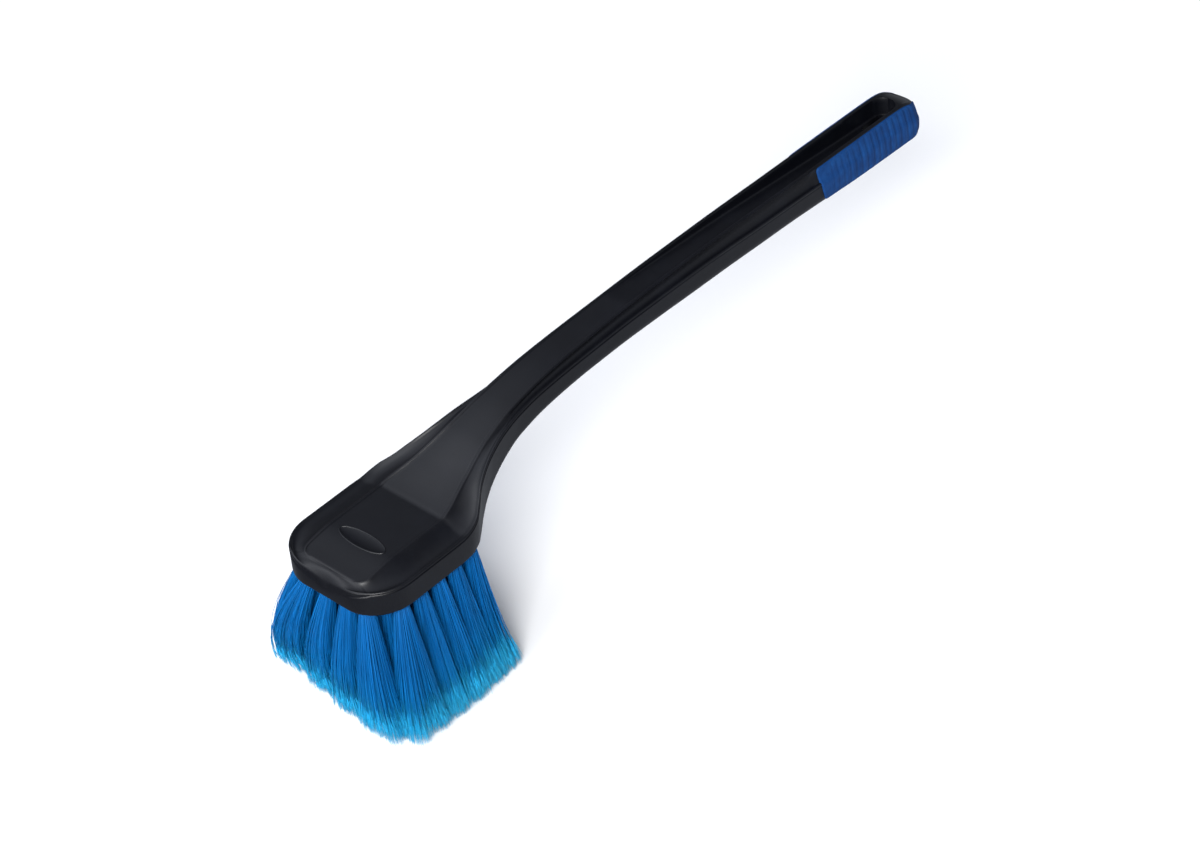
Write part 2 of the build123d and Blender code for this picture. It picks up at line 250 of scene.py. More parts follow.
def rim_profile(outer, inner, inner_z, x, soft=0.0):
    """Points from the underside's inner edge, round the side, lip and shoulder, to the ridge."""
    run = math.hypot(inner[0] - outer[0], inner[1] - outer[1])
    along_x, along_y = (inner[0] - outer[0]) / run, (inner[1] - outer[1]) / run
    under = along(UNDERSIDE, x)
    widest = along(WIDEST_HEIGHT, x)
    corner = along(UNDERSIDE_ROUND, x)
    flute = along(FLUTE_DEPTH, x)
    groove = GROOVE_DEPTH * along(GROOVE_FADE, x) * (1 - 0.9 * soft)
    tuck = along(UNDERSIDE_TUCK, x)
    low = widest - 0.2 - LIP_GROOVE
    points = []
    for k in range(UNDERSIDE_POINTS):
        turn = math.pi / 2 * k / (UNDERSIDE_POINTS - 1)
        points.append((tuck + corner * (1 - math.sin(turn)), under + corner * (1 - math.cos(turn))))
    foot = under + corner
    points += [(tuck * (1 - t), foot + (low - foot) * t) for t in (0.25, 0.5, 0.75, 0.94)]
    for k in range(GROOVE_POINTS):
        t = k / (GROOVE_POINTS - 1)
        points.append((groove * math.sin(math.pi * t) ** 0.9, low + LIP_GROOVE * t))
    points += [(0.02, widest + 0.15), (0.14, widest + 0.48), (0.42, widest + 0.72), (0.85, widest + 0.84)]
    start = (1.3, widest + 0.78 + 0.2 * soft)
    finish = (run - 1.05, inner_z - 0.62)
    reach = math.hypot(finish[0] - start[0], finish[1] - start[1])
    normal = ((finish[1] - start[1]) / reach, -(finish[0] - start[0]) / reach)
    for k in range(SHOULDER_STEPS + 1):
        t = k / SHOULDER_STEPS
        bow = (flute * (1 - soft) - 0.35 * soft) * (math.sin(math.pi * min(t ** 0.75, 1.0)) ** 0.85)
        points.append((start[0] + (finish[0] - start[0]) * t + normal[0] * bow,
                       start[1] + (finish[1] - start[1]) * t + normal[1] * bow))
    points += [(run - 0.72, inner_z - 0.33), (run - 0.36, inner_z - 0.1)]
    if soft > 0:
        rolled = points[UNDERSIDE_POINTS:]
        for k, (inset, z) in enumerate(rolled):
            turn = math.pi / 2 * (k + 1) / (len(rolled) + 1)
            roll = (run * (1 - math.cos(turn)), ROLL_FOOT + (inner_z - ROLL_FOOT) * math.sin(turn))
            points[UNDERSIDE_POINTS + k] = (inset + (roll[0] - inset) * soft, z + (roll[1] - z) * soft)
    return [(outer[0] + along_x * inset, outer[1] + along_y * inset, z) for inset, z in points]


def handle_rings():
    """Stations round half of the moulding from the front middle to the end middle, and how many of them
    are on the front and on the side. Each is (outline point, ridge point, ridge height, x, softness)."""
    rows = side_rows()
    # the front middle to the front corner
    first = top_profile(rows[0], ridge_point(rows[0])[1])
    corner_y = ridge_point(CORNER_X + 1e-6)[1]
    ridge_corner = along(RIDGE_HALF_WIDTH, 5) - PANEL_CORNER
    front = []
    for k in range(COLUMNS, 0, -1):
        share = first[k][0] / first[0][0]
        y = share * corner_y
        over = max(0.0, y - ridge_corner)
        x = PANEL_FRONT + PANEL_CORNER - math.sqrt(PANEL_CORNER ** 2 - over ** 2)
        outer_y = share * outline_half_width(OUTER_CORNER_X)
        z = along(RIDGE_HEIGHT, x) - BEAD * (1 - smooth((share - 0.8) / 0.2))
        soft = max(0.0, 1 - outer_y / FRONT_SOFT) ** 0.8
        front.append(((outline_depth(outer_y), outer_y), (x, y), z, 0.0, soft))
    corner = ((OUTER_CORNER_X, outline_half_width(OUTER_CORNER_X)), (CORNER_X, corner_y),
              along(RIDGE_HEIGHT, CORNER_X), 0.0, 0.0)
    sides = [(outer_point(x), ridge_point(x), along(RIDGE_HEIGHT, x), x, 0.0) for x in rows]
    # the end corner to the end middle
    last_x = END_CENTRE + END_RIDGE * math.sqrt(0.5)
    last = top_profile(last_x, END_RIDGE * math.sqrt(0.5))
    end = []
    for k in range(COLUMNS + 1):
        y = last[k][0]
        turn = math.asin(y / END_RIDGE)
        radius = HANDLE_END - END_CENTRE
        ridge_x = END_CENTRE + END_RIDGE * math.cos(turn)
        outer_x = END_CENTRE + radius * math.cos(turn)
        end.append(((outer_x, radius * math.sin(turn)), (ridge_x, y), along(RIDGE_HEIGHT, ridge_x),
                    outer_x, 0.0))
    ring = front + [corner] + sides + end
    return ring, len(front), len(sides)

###

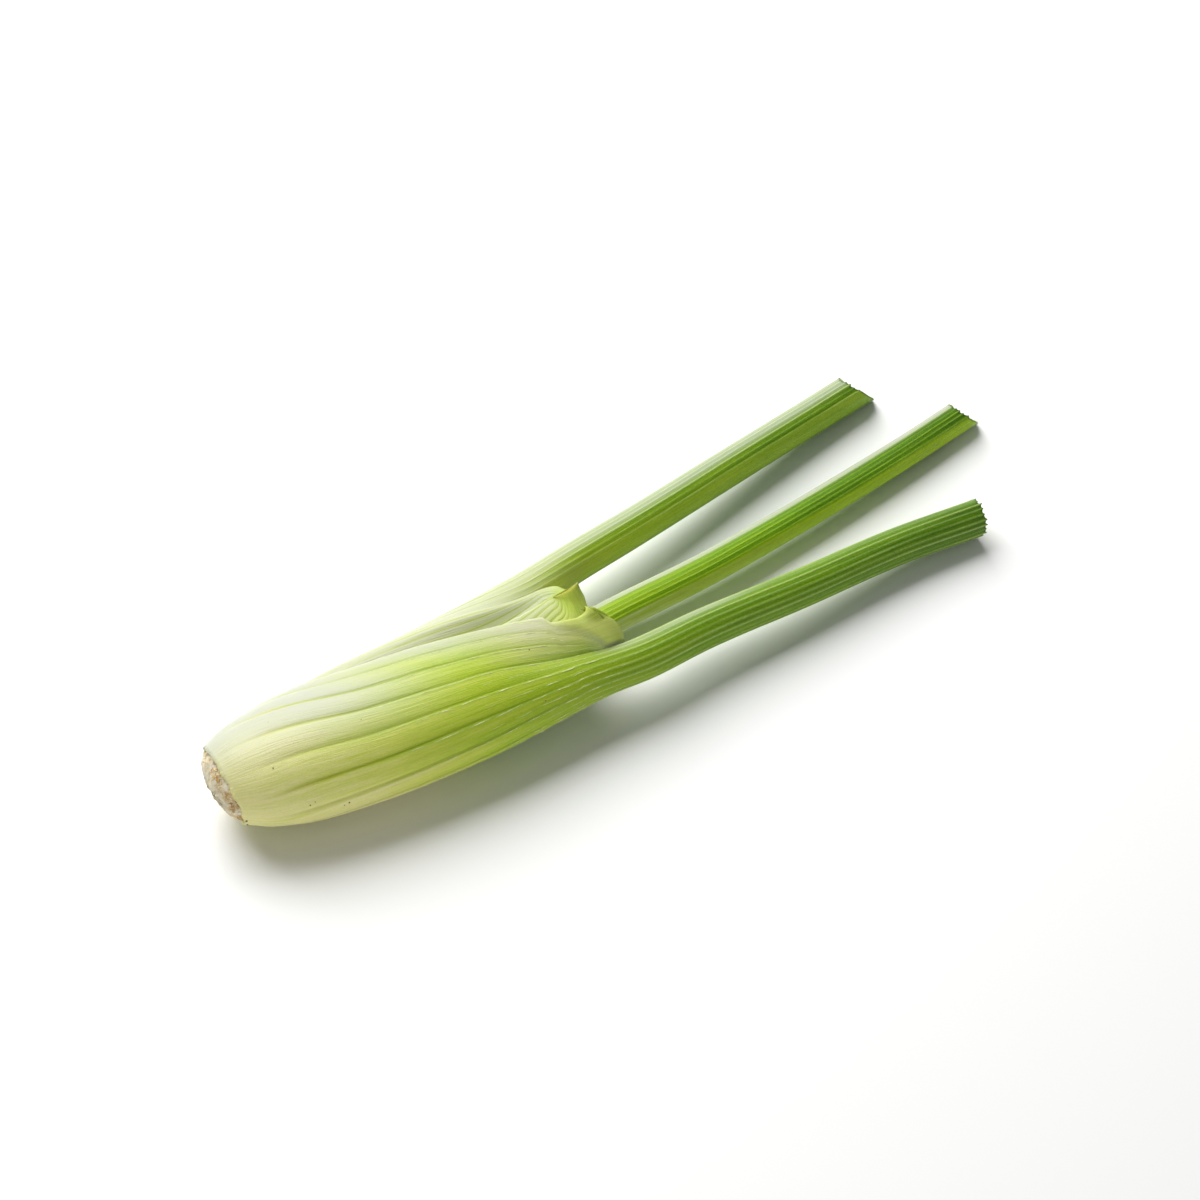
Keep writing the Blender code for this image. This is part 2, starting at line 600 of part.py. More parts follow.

###

● Exercise description: Scan the material above. Copy each line that holds the word "this".

● Answer below:
Write part 2 of the build123d and Blender code for this picture. It picks up at line 250 of scene.py. More parts follow.
Keep writing the Blender code for this image. This is part 2, starting at line 600 of part.py. More parts follow.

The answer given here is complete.